**Collected data**.
* * *
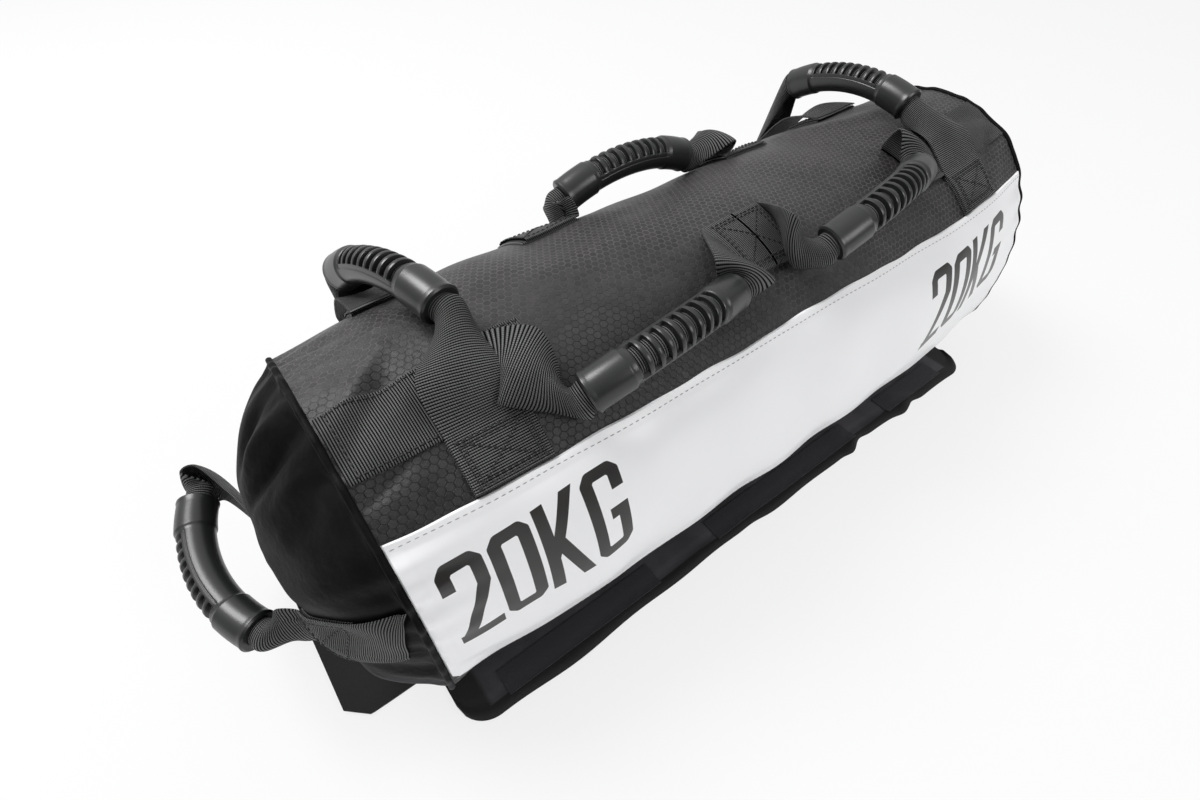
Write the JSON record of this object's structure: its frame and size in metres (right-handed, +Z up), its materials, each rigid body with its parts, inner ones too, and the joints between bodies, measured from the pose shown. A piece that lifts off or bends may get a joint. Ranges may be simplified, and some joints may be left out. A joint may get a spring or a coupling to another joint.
{
  "type": "sandbag trainer",
  "caption": "Filled cylindrical training bag on a flat base, with webbing loops and rubber grips round it, a plain white band and a zip under a folding closure flap.",
  "frame": {"origin": "middle of the underside, on the surface the bag rests on", "axes": "+X along the bag towards its right end as seen from the white band's side, +Y away from the white band, +Z up"},
  "size_m": [0.672, 0.2195, 0.2262],
  "materials": {
    "bag_cloth": "charcoal ripstop nylon with a faint honeycomb grid, satin",
    "base_cloth": "plain matt black coated cloth",
    "white_band": "smooth white coated cloth, glossy",
    "webbing": "charcoal ribbed webbing, matt",
    "grip_rubber": "moulded charcoal rubber, satin",
    "hook_and_loop": "dark fuzzy hook-and-loop tape",
    "zip_plastic": "black moulded plastic",
    "zip_metal": "plain metal",
    "filler_cloth": "pale woven liner",
    "sand": "dry sand"
  },
  "bodies": {
    "bag": {"bag_body": "bag_cloth", "end_cap_left": "bag_cloth", "end_cap_right": "bag_cloth", "end_piping_left": "bag_cloth", "end_piping_right": "bag_cloth", "front_band": "white_band", "hook_tape_left": "hook_and_loop", "hook_tape_centre": "hook_and_loop", "hook_tape_right": "hook_and_loop", "zip_tape_upper": "base_cloth", "zip_tape_lower": "base_cloth", "zip_teeth_upper": "zip_plastic", "zip_teeth_lower": "zip_plastic", "zip_stop_left": "zip_metal", "zip_stop_right": "zip_metal", "base_panel": "base_cloth", "cross_strap_left_front": "webbing", "cross_strap_left_back": "webbing", "cross_strap_right_front": "webbing", "cross_strap_right_back": "webbing", "long_strap_left": "webbing", "long_strap_centre": "webbing", "long_strap_right": "webbing", "back_strap_left": "webbing", "back_strap_right": "webbing", "end_foot_left_front": "webbing", "end_foot_left_back": "webbing", "end_foot_right_front": "webbing", "end_foot_right_back": "webbing", "filler_bag_left": "filler_cloth", "filler_bag_right": "filler_cloth", "sand_left": "sand", "sand_right": "sand", "filler_tie_left": "zip_plastic", "filler_tie_right": "zip_plastic"},
    "left_cross_handle": {"left_cross_handle_strap": "webbing", "left_cross_handle_grip": "grip_rubber"},
    "right_cross_handle": {"right_cross_handle_strap": "webbing", "right_cross_handle_grip": "grip_rubber"},
    "front_left_handle": {"front_left_handle_strap": "webbing", "front_left_handle_grip": "grip_rubber"},
    "front_right_handle": {"front_right_handle_strap": "webbing", "front_right_handle_grip": "grip_rubber"},
    "back_handle": {"back_handle_strap": "webbing", "back_handle_grip": "grip_rubber"},
    "left_end_handle": {"left_end_handle_strap": "webbing", "left_end_handle_grip": "grip_rubber"},
    "right_end_handle": {"right_end_handle_strap": "webbing", "right_end_handle_grip": "grip_rubber"},
    "flap_root": {"closure_flap_root": "base_cloth"},
    "flap": {"closure_flap": "base_cloth", "loop_tape_left": "hook_and_loop", "loop_tape_centre": "hook_and_loop", "loop_tape_right": "hook_and_loop"},
    "slider": {"zip_slider": "zip_metal"},
    "pull": {"zip_pull": "zip_metal"}
  },
  "joints": [
    {"name": "left_cross_handle_swing", "type": "hinge", "parent": "bag", "child": "left_cross_handle", "pos_m": [-0.184, 0, 0.18867], "axis": [0, 1, 0], "range_deg": [-18, 14], "deforming": ["left_cross_handle_strap"]},
    {"name": "right_cross_handle_swing", "type": "hinge", "parent": "bag", "child": "right_cross_handle", "pos_m": [0.184, 0, 0.19123], "axis": [0, 1, 0], "range_deg": [-18, 18], "deforming": ["right_cross_handle_strap"]},
    {"name": "front_left_handle_swing", "type": "hinge", "parent": "bag", "child": "front_left_handle", "pos_m": [-0.0825, -0.03459, 0.19768], "axis": [1, 0, 0], "range_deg": [-140, 2], "deforming": ["front_left_handle_strap"]},
    {"name": "front_right_handle_swing", "type": "hinge", "parent": "bag", "child": "front_right_handle", "pos_m": [0.0825, -0.03459, 0.1977], "axis": [1, 0, 0], "range_deg": [-80, 14], "deforming": ["front_right_handle_strap"]},
    {"name": "back_handle_swing", "type": "hinge", "parent": "bag", "child": "back_handle", "pos_m": [0, 0.06682, 0.18252], "axis": [1, 0, 0], "range_deg": [-45, 30], "deforming": ["back_handle_strap"]},
    {"name": "left_end_handle_swing", "type": "hinge", "parent": "bag", "child": "left_end_handle", "pos_m": [-0.29324, 0, 0.085], "axis": [0, 1, 0], "range_deg": [-50, 50], "deforming": ["left_end_handle_strap"]},
    {"name": "right_end_handle_swing", "type": "hinge", "parent": "bag", "child": "right_end_handle", "pos_m": [0.29331, 0, 0.085], "axis": [0, 1, 0], "range_deg": [-50, 50], "deforming": ["right_end_handle_strap"]},
    {"name": "flap_root_fold", "type": "hinge", "parent": "bag", "child": "flap_root", "pos_m": [0, -0.0494, 0.00105], "axis": [-1, 0, 0], "range_deg": [0, 26]},
    {"name": "flap_fold", "type": "hinge", "parent": "flap_root", "child": "flap", "pos_m": [0, -0.07685, 0.00105], "axis": [-1, 0, 0], "range_deg": [0, 20]},
    {"name": "zip_run", "type": "slide", "parent": "bag", "child": "slider", "axis": [1, 0, 0], "range_m": [-0.26, 0]},
    {"name": "zip_pull_swing", "type": "hinge", "parent": "slider", "child": "pull", "pos_m": [0.1302, -0.07803, 0.01971], "axis": [0, 0.7216, -0.6923], "range_deg": [-100, 0]}
  ],
  "couplings": [
    {"joint": "flap_fold", "follows": "flap_root_fold", "ratio": 0.75}
  ]
}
* * *
Your task is to output all of the data above word for word.

**Exercise response**.
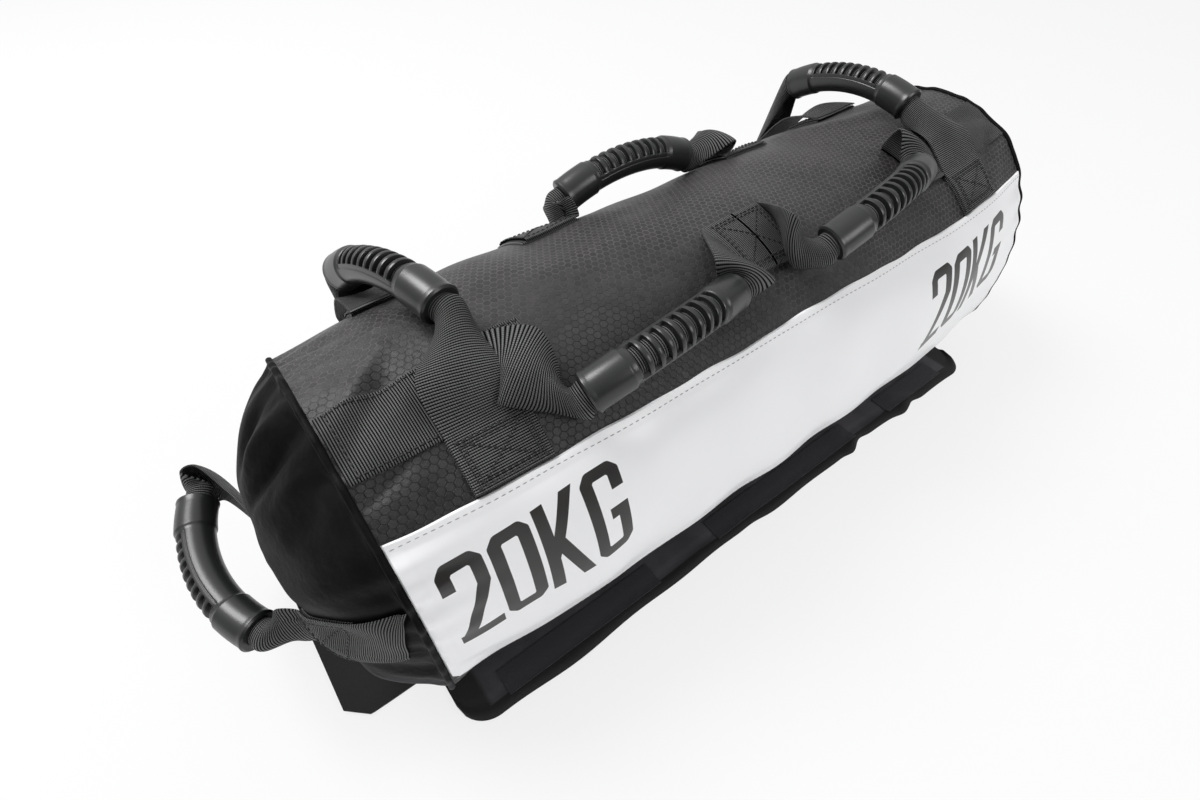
Write the JSON record of this object's structure: its frame and size in metres (right-handed, +Z up), its materials, each rigid body with its parts, inner ones too, and the joints between bodies, measured from the pose shown. A piece that lifts off or bends may get a joint. Ranges may be simplified, and some joints may be left out. A joint may get a spring or a coupling to another joint.
{
  "type": "sandbag trainer",
  "caption": "Filled cylindrical training bag on a flat base, with webbing loops and rubber grips round it, a plain white band and a zip under a folding closure flap.",
  "frame": {"origin": "middle of the underside, on the surface the bag rests on", "axes": "+X along the bag towards its right end as seen from the white band's side, +Y away from the white band, +Z up"},
  "size_m": [0.672, 0.2195, 0.2262],
  "materials": {
    "bag_cloth": "charcoal ripstop nylon with a faint honeycomb grid, satin",
    "base_cloth": "plain matt black coated cloth",
    "white_band": "smooth white coated cloth, glossy",
    "webbing": "charcoal ribbed webbing, matt",
    "grip_rubber": "moulded charcoal rubber, satin",
    "hook_and_loop": "dark fuzzy hook-and-loop tape",
    "zip_plastic": "black moulded plastic",
    "zip_metal": "plain metal",
    "filler_cloth": "pale woven liner",
    "sand": "dry sand"
  },
  "bodies": {
    "bag": {"bag_body": "bag_cloth", "end_cap_left": "bag_cloth", "end_cap_right": "bag_cloth", "end_piping_left": "bag_cloth", "end_piping_right": "bag_cloth", "front_band": "white_band", "hook_tape_left": "hook_and_loop", "hook_tape_centre": "hook_and_loop", "hook_tape_right": "hook_and_loop", "zip_tape_upper": "base_cloth", "zip_tape_lower": "base_cloth", "zip_teeth_upper": "zip_plastic", "zip_teeth_lower": "zip_plastic", "zip_stop_left": "zip_metal", "zip_stop_right": "zip_metal", "base_panel": "base_cloth", "cross_strap_left_front": "webbing", "cross_strap_left_back": "webbing", "cross_strap_right_front": "webbing", "cross_strap_right_back": "webbing", "long_strap_left": "webbing", "long_strap_centre": "webbing", "long_strap_right": "webbing", "back_strap_left": "webbing", "back_strap_right": "webbing", "end_foot_left_front": "webbing", "end_foot_left_back": "webbing", "end_foot_right_front": "webbing", "end_foot_right_back": "webbing", "filler_bag_left": "filler_cloth", "filler_bag_right": "filler_cloth", "sand_left": "sand", "sand_right": "sand", "filler_tie_left": "zip_plastic", "filler_tie_right": "zip_plastic"},
    "left_cross_handle": {"left_cross_handle_strap": "webbing", "left_cross_handle_grip": "grip_rubber"},
    "right_cross_handle": {"right_cross_handle_strap": "webbing", "right_cross_handle_grip": "grip_rubber"},
    "front_left_handle": {"front_left_handle_strap": "webbing", "front_left_handle_grip": "grip_rubber"},
    "front_right_handle": {"front_right_handle_strap": "webbing", "front_right_handle_grip": "grip_rubber"},
    "back_handle": {"back_handle_strap": "webbing", "back_handle_grip": "grip_rubber"},
    "left_end_handle": {"left_end_handle_strap": "webbing", "left_end_handle_grip": "grip_rubber"},
    "right_end_handle": {"right_end_handle_strap": "webbing", "right_end_handle_grip": "grip_rubber"},
    "flap_root": {"closure_flap_root": "base_cloth"},
    "flap": {"closure_flap": "base_cloth", "loop_tape_left": "hook_and_loop", "loop_tape_centre": "hook_and_loop", "loop_tape_right": "hook_and_loop"},
    "slider": {"zip_slider": "zip_metal"},
    "pull": {"zip_pull": "zip_metal"}
  },
  "joints": [
    {"name": "left_cross_handle_swing", "type": "hinge", "parent": "bag", "child": "left_cross_handle", "pos_m": [-0.184, 0, 0.18867], "axis": [0, 1, 0], "range_deg": [-18, 14], "deforming": ["left_cross_handle_strap"]},
    {"name": "right_cross_handle_swing", "type": "hinge", "parent": "bag", "child": "right_cross_handle", "pos_m": [0.184, 0, 0.19123], "axis": [0, 1, 0], "range_deg": [-18, 18], "deforming": ["right_cross_handle_strap"]},
    {"name": "front_left_handle_swing", "type": "hinge", "parent": "bag", "child": "front_left_handle", "pos_m": [-0.0825, -0.03459, 0.19768], "axis": [1, 0, 0], "range_deg": [-140, 2], "deforming": ["front_left_handle_strap"]},
    {"name": "front_right_handle_swing", "type": "hinge", "parent": "bag", "child": "front_right_handle", "pos_m": [0.0825, -0.03459, 0.1977], "axis": [1, 0, 0], "range_deg": [-80, 14], "deforming": ["front_right_handle_strap"]},
    {"name": "back_handle_swing", "type": "hinge", "parent": "bag", "child": "back_handle", "pos_m": [0, 0.06682, 0.18252], "axis": [1, 0, 0], "range_deg": [-45, 30], "deforming": ["back_handle_strap"]},
    {"name": "left_end_handle_swing", "type": "hinge", "parent": "bag", "child": "left_end_handle", "pos_m": [-0.29324, 0, 0.085], "axis": [0, 1, 0], "range_deg": [-50, 50], "deforming": ["left_end_handle_strap"]},
    {"name": "right_end_handle_swing", "type": "hinge", "parent": "bag", "child": "right_end_handle", "pos_m": [0.29331, 0, 0.085], "axis": [0, 1, 0], "range_deg": [-50, 50], "deforming": ["right_end_handle_strap"]},
    {"name": "flap_root_fold", "type": "hinge", "parent": "bag", "child": "flap_root", "pos_m": [0, -0.0494, 0.00105], "axis": [-1, 0, 0], "range_deg": [0, 26]},
    {"name": "flap_fold", "type": "hinge", "parent": "flap_root", "child": "flap", "pos_m": [0, -0.07685, 0.00105], "axis": [-1, 0, 0], "range_deg": [0, 20]},
    {"name": "zip_run", "type": "slide", "parent": "bag", "child": "slider", "axis": [1, 0, 0], "range_m": [-0.26, 0]},
    {"name": "zip_pull_swing", "type": "hinge", "parent": "slider", "child": "pull", "pos_m": [0.1302, -0.07803, 0.01971], "axis": [0, 0.7216, -0.6923], "range_deg": [-100, 0]}
  ],
  "couplings": [
    {"joint": "flap_fold", "follows": "flap_root_fold", "ratio": 0.75}
  ]
}